Chang has written over 100 publications, and is one of the very few members of ASHE who has had their research cited in Supreme Court cases. Chang’s work in particular was cited in the 2003 U.S. Supreme Court ruling of Grutter v. Bollinger, a landmark case involving the use of race sensitive admissions practices at the University of Michigan. He says that since then legal battles over affirmative action have only increased. 

“Unfortunately, each decision didn’t end it,” he says. “It just started a whole new set of legal cases. I didn’t plan to have my whole career devoted to this, but each case takes on a different twist.”

Professor Chang is examining the current case involving Harvard University, where Asian Americans plaintiffs allege that race-conscious admissions practices are discriminatory toward White and Asian American applicants. In addition, he recently authored a statement by ASHE in response to President Trump’s recent executive order to ban diversity training.

Chang’s research is also cited in a Statement in Support of Anti-Racist Education by the American Educational Research Association (AERA). Chang served on the White House Domestic Policy Council from 2016-17. He is currently the editor-in-chief of The Journal of Higher Education, the oldest journal in the field of higher education research.

Professor Chang was also honored by ASHE in 2014, with the Council on Ethnic Participation Founder’s Service Award. In 2016, he was elected as an AERA Fellow, and received the Citation for Outstanding Leadership from the AERA Council in 2014. He is a Fellow of the Asian American and Pacific Islander Researcher Coalition and the National Education Policy Center. 

In 2008, Chang received the American College Personnel Association (ACPA) Asian Pacific American Network (APAN) Outstanding Contribution to APIDA Research Award, which he shared with the late UCLA Professor of Education Don Nakanishi. In addition, Professor Chang was selected as a 2004-05 Fellow for the Sudikoff Family Institute for Education and New Media at UCLA (now the Sudikoff Public Forum), a 2001-02 National Academy of Education/Spencer Postdoctoral Fellow, and a Salzburg Seminar’s Universities Project Fellow in 2001. 

Professor Chang, who will be honored by ASHE in a virtual ceremony on Nov. 21, took the time to answer some questions from Ampersand on how students are advancing equity and diversity on college campuses through social media, and the ongoing challenges to affirmative action – even among those it serves.

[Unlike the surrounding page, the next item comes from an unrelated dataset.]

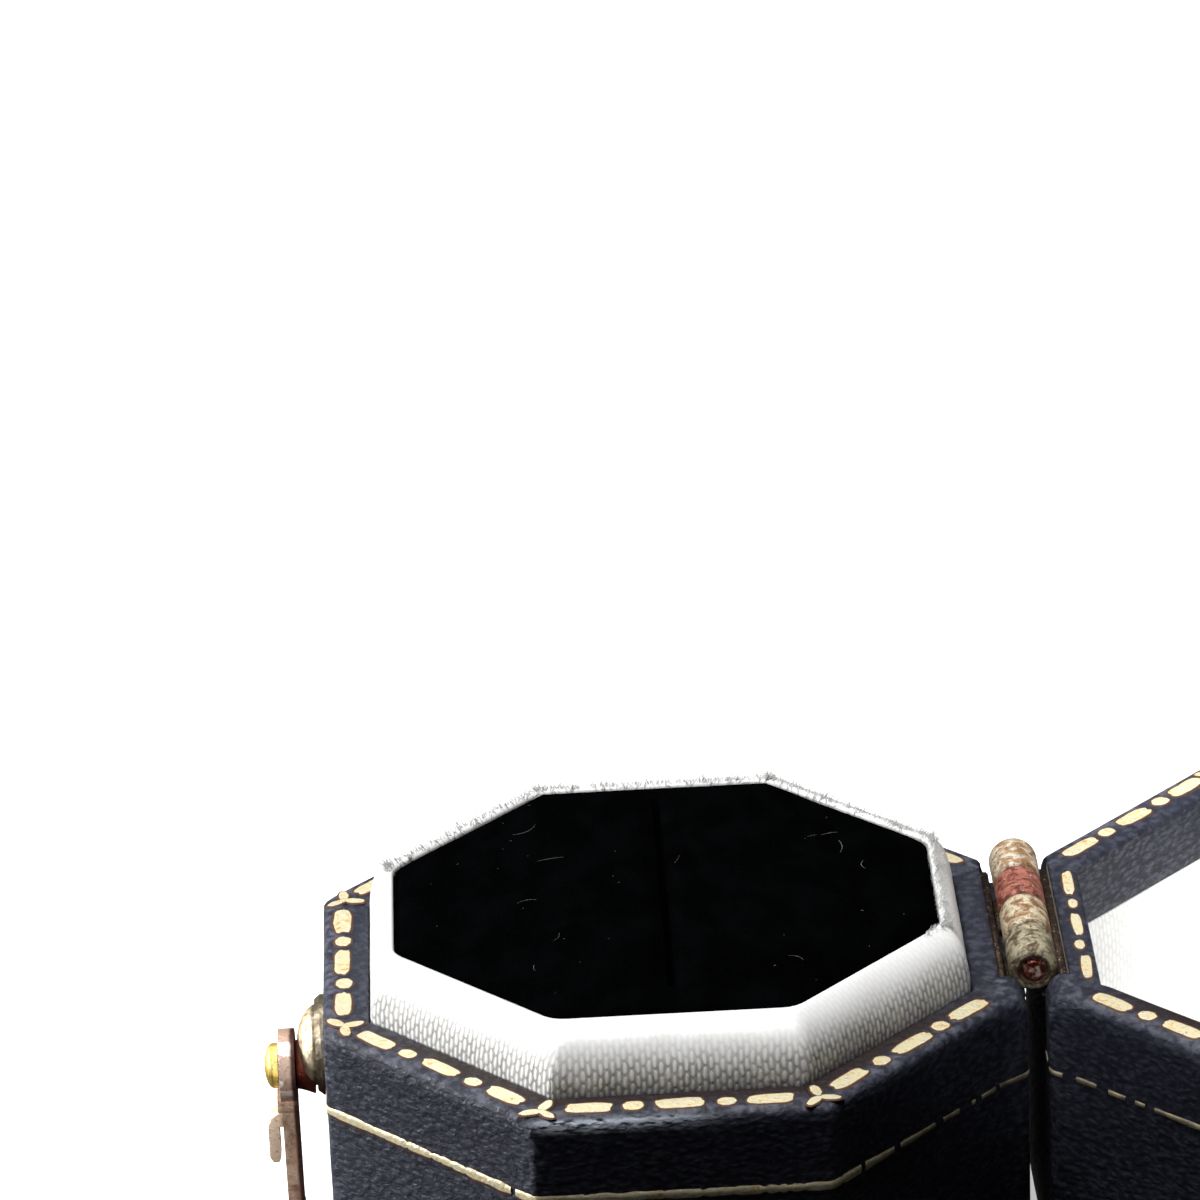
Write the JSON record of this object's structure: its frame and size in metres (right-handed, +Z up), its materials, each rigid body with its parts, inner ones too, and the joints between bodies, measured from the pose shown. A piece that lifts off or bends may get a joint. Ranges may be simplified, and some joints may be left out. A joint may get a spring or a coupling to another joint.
{
  "type": "ring box",
  "caption": "Octagonal leatherette ring box with a full-opening lid, slit velvet ring pad, satin collar and lining, gold tooling, barrel hinge and swing hook.",
  "frame": {"origin": "centre of the base's underside, where the box stands", "axes": "+Z up; +X from the base across the hinge to the opened lid; +Y along the hinge"},
  "size_m": [0.0943, 0.0422, 0.0253],
  "materials": {
    "leatherette": "navy leatherette, fine pebbled grain",
    "board": "grey board carcass and cards",
    "gold_foil": "pale gold foil tooling",
    "satin": "white satin",
    "velvet": "black velvet",
    "foam": "open-cell foam padding",
    "hinge_brass": "aged brass, tarnished",
    "clasp_brass": "coppery stamped brass",
    "rivet_brass": "bright brass heads"
  },
  "bodies": {
    "base": {"base_shell": "board", "base_cover": "leatherette", "base_bottom_sheet": "leatherette", "base_rim_tooling": "gold_foil", "base_side_line": "gold_foil", "collar_card": "board", "collar_wadding": "foam", "collar_satin": "satin", "pad_card": "board", "pad_foam": "foam", "pad_velvet": "velvet", "hinge_leaf_base": "hinge_brass", "hinge_nails_base": "rivet_brass", "hinge_pin": "hinge_brass", "hook_rosette": "clasp_brass", "hook_rivet": "rivet_brass"},
    "lid": {"lid_shell": "board", "lid_cover": "leatherette", "lid_top_sheet": "leatherette", "lid_rim_tooling": "gold_foil", "lid_side_line": "gold_foil", "lid_lining": "satin", "lid_pad_card": "board", "lid_pad_foam": "foam", "lid_pad_satin": "satin", "hinge_leaf_lid": "hinge_brass", "hinge_nails_lid": "rivet_brass", "catch_rosette": "clasp_brass", "catch_stud": "rivet_brass"},
    "hook": {"hook": "clasp_brass"}
  },
  "joints": [
    {"name": "lid_hinge", "type": "hinge", "parent": "base", "child": "lid", "pos_m": [0.02205, 0.0017, 0.0211], "axis": [0, -1, 0], "range_deg": [0, 180]},
    {"name": "hook_swing", "type": "hinge", "parent": "base", "child": "hook", "pos_m": [-0.0235, 0, 0.0141], "axis": [1, 0, 0], "range_deg": [0, 180]}
  ]
}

Ampersand: In the wake of the the rejection of Prop. 16 by California voters, what do you see as some of the greatest challenges to equity in college admissions and other areas that would have been affected by overturning the ban?

Mitchell Chang: I was disappointed to see that it didn’t pass. The good news is that the UCs have put in place a wide range of practices and policies to improve access since the passing of Proposition 209, which include enhanced outreach, changes in how we review applications for admission, and higher rates of transfer from community colleges. 

Just as important, more effort has been placed in retaining those underrepresented students who enroll in the UCs. Now that Proposition 16 is behind us, we need to double down on those efforts and continue to improve educational access for those from the most underserved communities. (For Professor Chang’s recent comments to NPR on the rejection of Prop. 16, visit this link.)

I’ve been working – I often work with a lot of my students – on trying to understand what’s going on and how we got to where we are today. More importantly, what that means moving forward – especially regarding civil rights for Asian Americans specifically – and the future of protecting civil rights generally.

One important way [affirmative action] has evolved is that Asian Americans are the main plaintiffs of a case regarding Harvard University, to overturn the use of race-conscious practices in admitting students. It’s a complicated issue, to be sure. But in this case, the plaintiffs who are challenging these practices, they think it’s a disadvantage. Their positioning is very nuanced, so we’re trying to untangle those nuances and help us better understand what’s at stake.

Affirmative action is a much broader policy than just college admissions, and people often fail to understand that. It includes public contracting, and it includes addressing issues that have been a chronic problem for Asian Americans, and that is breaking through the glass ceiling. I think Asian Americans need to continue to protect these practices because if we don’t continue to protect them, they undermine not only the future protection of African Americans and Latinos and other historically excluded groups, but certainly also the civil rights protections of Asian Americans.

&: Do states vary greatly in their adherence to affirmative action policies?

Chang: Absolutely. And they vary because of public referendum. Different states have voted like California, and they put it up to state voters on whether their government should consider race. But the court cases, that’s a different mechanism when it comes to legality and constitutionality of race consciousness. 

And so far, the U.S. Supreme Court has been very clear on this, after hearing a couple of very important cases over the last 15 years, one concerning a university in Michigan, another concerning Texas, that race is one of many things that universities and colleges can consider. At this point, there seems to be tension between how [states view] it and how the federal government – at least the courts – view it. 

&: Where have you been able to see change toward more equity and inclusion created by college students on their campuses? 

Chang: I have another project with a couple of my graduate students that is using social media data to understand how students influence administrative leadership in colleges and universities to effect change for greater equity and inclusion.We’re looking at Twitter data and looking at patterns of how how Twitter posts influence and continueto reach other audiences over time. And that gives us some evidence of how certain ideas spread and looking at historical record, how that may then influence the decision makers.

Yale is an example of an institution that has over time become increasingly more invested in and committed to equity and inclusion, but they’re not doing it on their own [through] administrative leadership. We were able to track students’ influence toward those changes, who are making those changes. We’re looking at what happened at Yale over a five-year period and we’re seeing how changes have been made over time, trying to map the social media action with those changes. 

It’s a new approach for me, looking at social media data. But it’s one of those great things about being at UCLA, where a lot of my new work is heavily driven by the graduate students that we have. They contribute to me learning new things and new approaches to doing research.